Une perspective qui n’est pour le moment pas certaine. Car, après les négociations entre le PAD et DIT, sanctionnées par un rapport du Comité Ad-hoc Bipartite que le gouvernement devait entériner avant la signature d’un avenant au contrat de Concession de 2004, le Directeur Général du PAD a plutôt reçu en réponse, une instruction du Secrétaire Général de la Présidence de la République, le 22 novembre 2017, lui intimant l’ordre entre autres « de s’abstenir de toutes initiatives visant la prolongation de la concession, et d’attendre, sur ce point, les très hautes instructions du Président Paul Biya ».  Mieux révèle l’expert, le SGPR demandait au DG/PAD de lancer rapidement l’appel d’offres pour la sélection d’un nouvel opérateur du terminal à conteneurs du Port de Douala Bonabéri.

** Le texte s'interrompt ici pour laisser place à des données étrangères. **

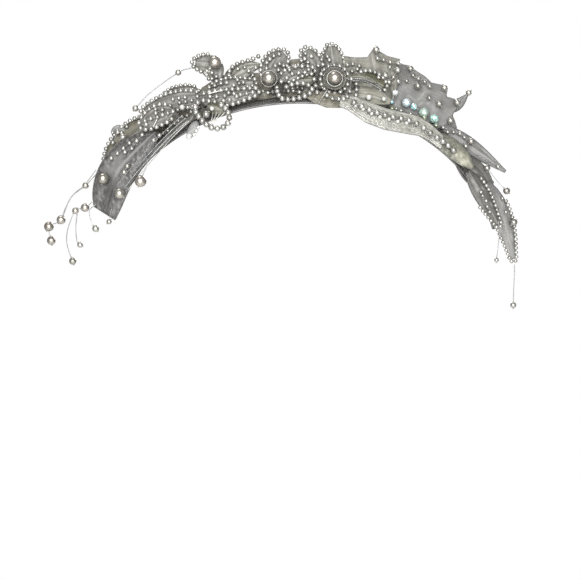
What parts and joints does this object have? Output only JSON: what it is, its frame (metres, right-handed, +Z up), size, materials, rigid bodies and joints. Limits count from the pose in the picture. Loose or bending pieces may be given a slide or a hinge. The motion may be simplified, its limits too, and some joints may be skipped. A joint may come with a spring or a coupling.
{
  "type": "pearl tiara",
  "caption": "Arched net headband carrying sheer leaves edged with seed pearls, pearl flowers in clear cups, a row of iridescent crystals and pearl sprays on clear filament.",
  "frame": {"origin": "the seat at the crown: underside of the net band, at the middle of its width and of the front view", "axes": "+Z up, +X to the wearer's left seen from the front, +Y from the face to the back of the head"},
  "size_m": [0.2668, 0.0527, 0.148],
  "materials": {
    "net": "sheer net",
    "wire": "light covered wire",
    "organza": "sheer crisp organza",
    "cream_organza": "satin organza",
    "grey_organza": "sheer grey organza",
    "lace": "matt lace",
    "seed_pearl": "pearl lustre",
    "pearl": "pearl lustre",
    "filament": "clear filament",
    "sequin_cup": "clear iridescent",
    "crystal": "faceted iridescent"
  },
  "bodies": {
    "root": {"band_net": "net", "cream_leaf": "cream_organza", "crystal_row": "crystal", "cup_1": "sequin_cup", "cup_2": "sequin_cup", "edge_wire": "wire", "horn_sheet": "organza", "lace_leaf": "lace", "lace_tab": "lace", "leaf_drop_inner": "organza", "leaf_drop_outer": "grey_organza", "leaf_left_drop": "organza", "leaf_left_loop": "organza", "leaf_left_scallop": "organza", "leaf_left_top": "organza", "leaf_mid_left": "organza", "leaf_mid_left_upper": "organza", "leaf_right_loop": "organza", "leaf_right_point": "grey_organza", "leaf_tongue": "organza", "leaf_upturned": "organza", "pearl_1": "pearl", "pearl_2": "pearl", "pearl_upturned": "pearl", "pearls_left": "pearl", "pearls_point": "pearl", "pearls_star_edge": "pearl", "pearls_star_inner": "pearl", "petal_1_right": "organza", "petal_1_top": "organza", "petal_2_left": "organza", "petal_2_top": "organza", "spray_brow_left": "pearl", "spray_left_hanging": "pearl", "spray_left_inner": "pearl", "spray_left_outer": "pearl", "spray_left_twig": "pearl", "spray_right_end": "pearl", "spray_upper_left": "pearl", "star_back": "grey_organza", "star_sheet": "grey_organza", "string_drop_inner": "seed_pearl", "string_drop_outer": "seed_pearl", "string_flower_2": "seed_pearl", "string_lace_row": "seed_pearl", "string_left_loop": "seed_pearl", "string_left_top": "seed_pearl", "string_low_loop": "seed_pearl", "string_mid_left": "seed_pearl", "string_mid_upper": "seed_pearl", "string_open_loop": "seed_pearl", "string_petal_1_right": "seed_pearl", "string_petal_1_top": "seed_pearl", "string_petal_2_left": "seed_pearl", "string_petal_2_top": "seed_pearl", "string_right_loop": "seed_pearl", "string_scallop": "seed_pearl", "string_spike": "seed_pearl", "string_tongue": "seed_pearl", "string_upturned": "seed_pearl"}
  },
  "joints": []
}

Pour ce qui est de Terminal Investment Limited (TIL), adjudicataire provisoire, il va devoir patienter jusqu’à la fin du feuilleton judiciaire pour être déterminé. Selon Dr. Abdoulaye, « il est l’adjudicataire provisoire. Il le reste. Du moins encore pour le moment. Il est l’opérateur qui a proposé une offre ambitieuse épousant tous les contours de l’Appel International à Manifestation d’Intérêt. En quinze ans de concession, c’est 357 milliards de FCFA de redevances qu’on nous annonce que le Port Autonome de Douala gagnera ainsi que de nombreux investissements en infrastructures et super structures. Même si ces chiffres sont contestés par son prédécesseur APMT-Bolloré. L’Italo-Suisse, 7ème opérateur au ranking mondial de gestionnaire des terminaux dans le monde, peut se targuer d’avoir damé le pion à APMT 4ème, sur ce qu’il considérait déjà comme ses propres installations ».

Et l’expert de conclure que, « quel que soit le cas de figure, rien ne sera plus comme avant au Terminal à Conteneurs du Port de Douala-Bonabéri. La valeur du combinat portuaire de Douala Bonabéri a été revue à la hausse. Elle vient d’être révélée aux yeux de tous. Malgré la mauvaise publicité, l’opinion publique camerounaise s’est imprégnée des réalités chiffrées de l’un de ses ports, et se rend enfin compte de la vérité. D’ailleurs, après quinze années d’exploitation, et après avoir été éliminé de la sélection au profit d’un nouvel opérateur du Terminal à Conteneurs du Port de Douala-Bonabéri, le groupe APMT-Bolloré se propose maintenant sur le tard, à investir à la juste valeur de ce port aux nombreux atouts. Il accepte payer ses dettes vis-à-vis de l’Autorité Portuaire de Douala, des pénalités aux manquements observés tout au long du bail, de revoir à la hausse l’actionnariat des nationaux, de revisiter les contrats de travail des employés et même à payer rétrospectivement la valeur réelle du ticket d’entrée ».